Main courses consisted of a Seared Tai Snapper with Maitake mushrooms, a halibut dish with an as yet not to be remembered set-up, and for me the slow roasted Black Cod with Pork Belly and Hijiki. My fish was cooked exactly perfectly…which is no small feat actually, considering the subtelties of slow roasting fish. Slightly too warm and the fish begins to caramelize and dry out, slightly too cool in the oven and it dries out before finishing the cooking process. Not one single fleck of albumen had risen to the service, and between the lush richness of the pork belly and the modest application of an unnamed buttery emulsion, the fish was, in a word, divine.

We skipped dessert, though I should add that my double macchiato was so foamy I don’t think I missed it at all.

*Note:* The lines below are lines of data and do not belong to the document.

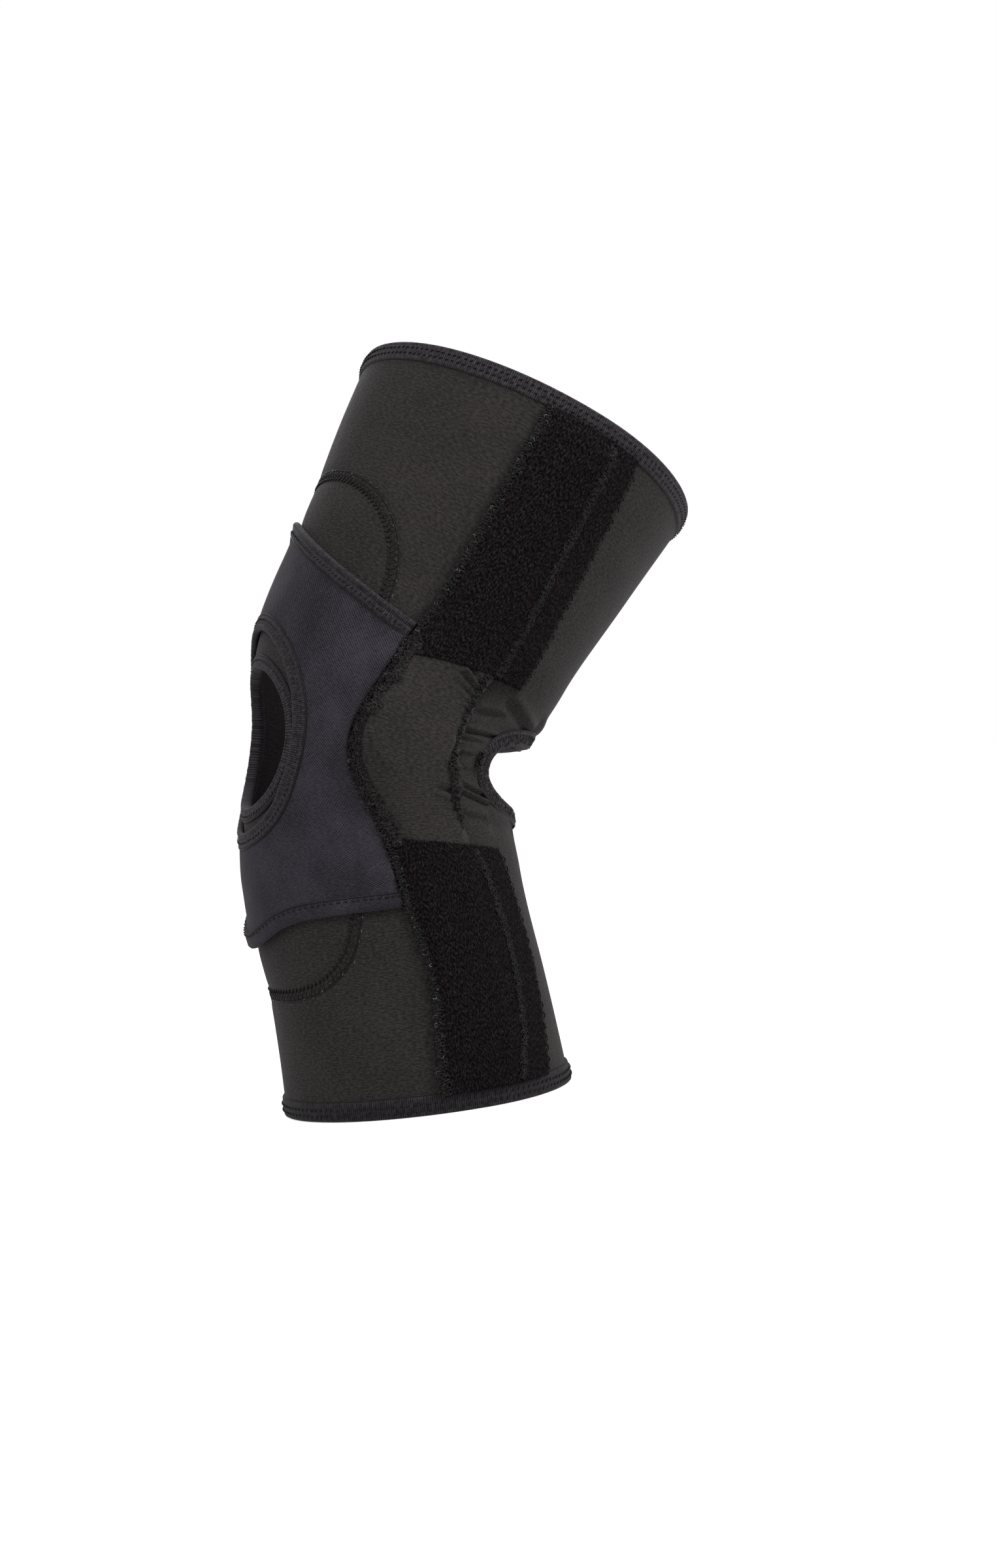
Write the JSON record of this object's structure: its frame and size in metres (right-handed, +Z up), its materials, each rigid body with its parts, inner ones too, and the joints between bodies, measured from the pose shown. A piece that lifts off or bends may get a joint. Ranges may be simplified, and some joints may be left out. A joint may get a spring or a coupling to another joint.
{
  "type": "hinged knee brace",
  "caption": "Pull-on neoprene knee sleeve, stored part bent, with an open knee cap, an open back of the knee and a steel side hinge in a pocket on each side.",
  "frame": {"origin": "on the floor, under the middle of the brace's bounding box", "axes": "+Z up, -Y to the front of the knee, +X to the lateral side of a left leg; the hinge axis lies along X"},
  "size_m": [0.1614, 0.2172, 0.3281],
  "materials": {
    "neoprene": "matt jersey-faced neoprene, charcoal",
    "stretch_overlay": "matt stretch twill, blue-black",
    "binding": "ribbed knit tape, blue-black",
    "loop_pile": "short brushed loop pile, black",
    "overlock": "fuzzy zigzag thread, black",
    "arm": "brushed flat bar",
    "plate": "brushed stamping",
    "rivet": "polished rivet",
    "bush": "natural nylon"
  },
  "bodies": {
    "shin": {"calf_front_panel": "neoprene", "calf_rear_panel": "neoprene", "patella_inset_lower": "neoprene", "bottom_binding": "binding", "patella_inset": "neoprene", "knee_rear_panel": "neoprene", "patella_binding": "binding", "popliteal_binding": "binding", "overlay_panel": "stretch_overlay", "overlay_hole_binding": "binding", "overlay_top_binding": "binding", "overlay_bottom_hem": "stretch_overlay", "lateral_hinge_cover": "neoprene", "medial_hinge_cover": "neoprene", "lateral_edge_band": "overlock", "medial_edge_band": "overlock", "lateral_bar_tack": "binding", "medial_bar_tack": "binding", "lateral_knee_panel": "neoprene", "medial_knee_panel": "neoprene", "lateral_calf_loop": "loop_pile", "medial_calf_loop": "loop_pile", "lateral_calf_loop_edge": "loop_pile", "medial_calf_loop_edge": "loop_pile", "lateral_lower_arm": "arm", "medial_lower_arm": "arm", "lateral_outer_plate": "plate", "medial_outer_plate": "plate", "lateral_inner_plate": "plate", "medial_inner_plate": "plate", "lateral_pivot_rivet": "rivet", "medial_pivot_rivet": "rivet", "lateral_extension_stop": "rivet", "medial_extension_stop": "rivet", "lateral_flexion_stop": "rivet", "medial_flexion_stop": "rivet"},
    "thigh": {"thigh_front_panel": "neoprene", "thigh_rear_panel": "neoprene", "patella_inset_upper": "neoprene", "top_binding": "binding", "lateral_thigh_loop": "loop_pile", "medial_thigh_loop": "loop_pile", "lateral_thigh_loop_edge": "loop_pile", "medial_thigh_loop_edge": "loop_pile", "lateral_upper_arm": "arm", "medial_upper_arm": "arm", "lateral_pivot_bush": "bush", "medial_pivot_bush": "bush"}
  },
  "joints": [
    {"name": "knee_flexion", "type": "hinge", "parent": "shin", "child": "thigh", "pos_m": [0, -0.04751, 0.157], "axis": [-1, 0, 0], "range_deg": [-46, 69], "deforming": ["patella_inset", "knee_rear_panel", "patella_binding", "popliteal_binding", "overlay_panel", "overlay_hole_binding", "overlay_top_binding", "overlay_bottom_hem", "lateral_hinge_cover", "medial_hinge_cover", "lateral_edge_band", "medial_edge_band", "lateral_bar_tack", "medial_bar_tack", "lateral_knee_panel", "medial_knee_panel"]}
  ]
}
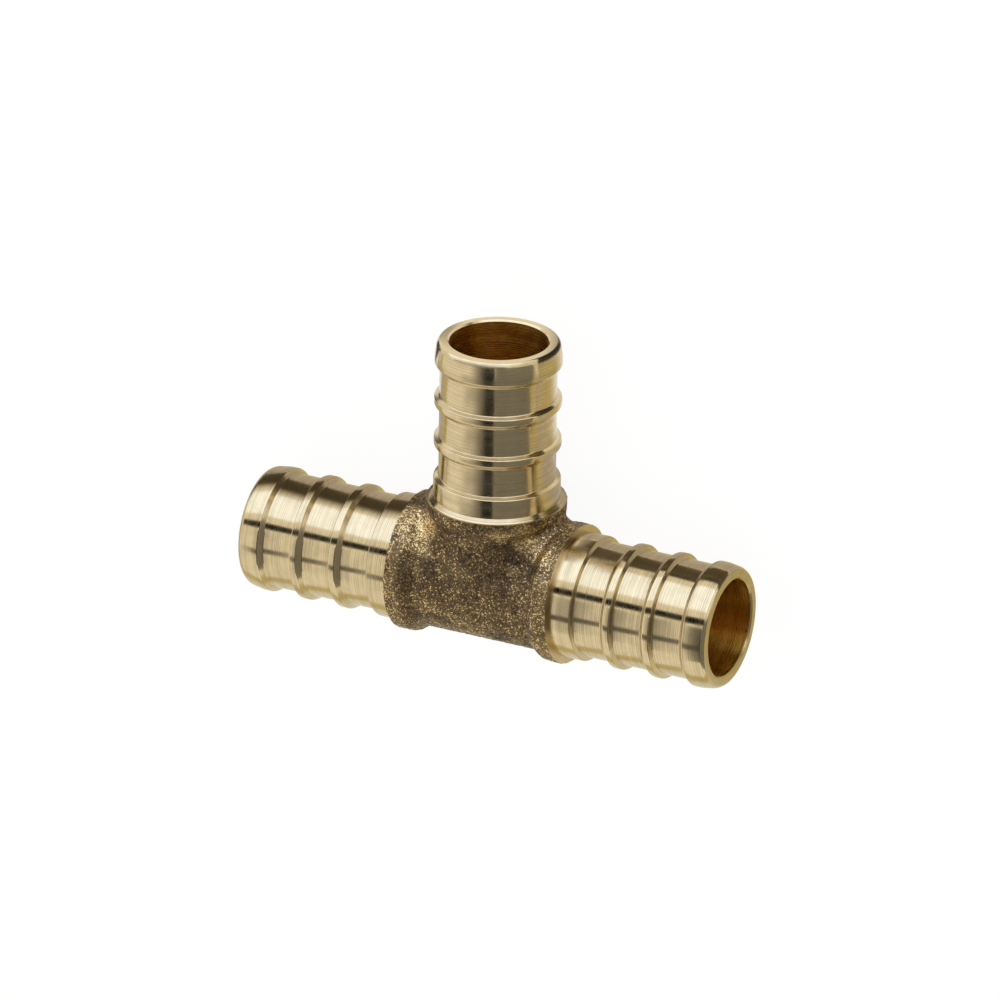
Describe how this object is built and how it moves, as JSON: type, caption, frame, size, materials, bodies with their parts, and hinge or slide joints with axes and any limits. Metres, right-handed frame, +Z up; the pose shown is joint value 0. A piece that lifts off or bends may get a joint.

We had to get Beard Papa’s cream puffs on the way home anyway, as is a common occurence when we’re in the city for meetings, so we weren’t too worried about the dessert. Our neighbors had what appeared to be a collection of rather nicely appointed desserts in front of them, and I’ll take their word for it that they were probably quite good.

An unexpected and delicious surprise, I’ve long known that Campton Place was a serious place for people who were serious about food, and it was nice to finally dine there…in the dining room that is.

Be forewarned…it’s not inexpensive. Our pre-tip lunch tab was $130 for 3 people with no dessert and no wine. Sorry to say, dinner is quite a bit more than that too, but it’s a lovely, spacious room with a lot going for it.

Campton Place Hotel
340 Stockton Street,
San Francisco, California, 94108
415.781.5555

Open daily for Breakfast, Lunch and Dinner, Brunch on Sundays.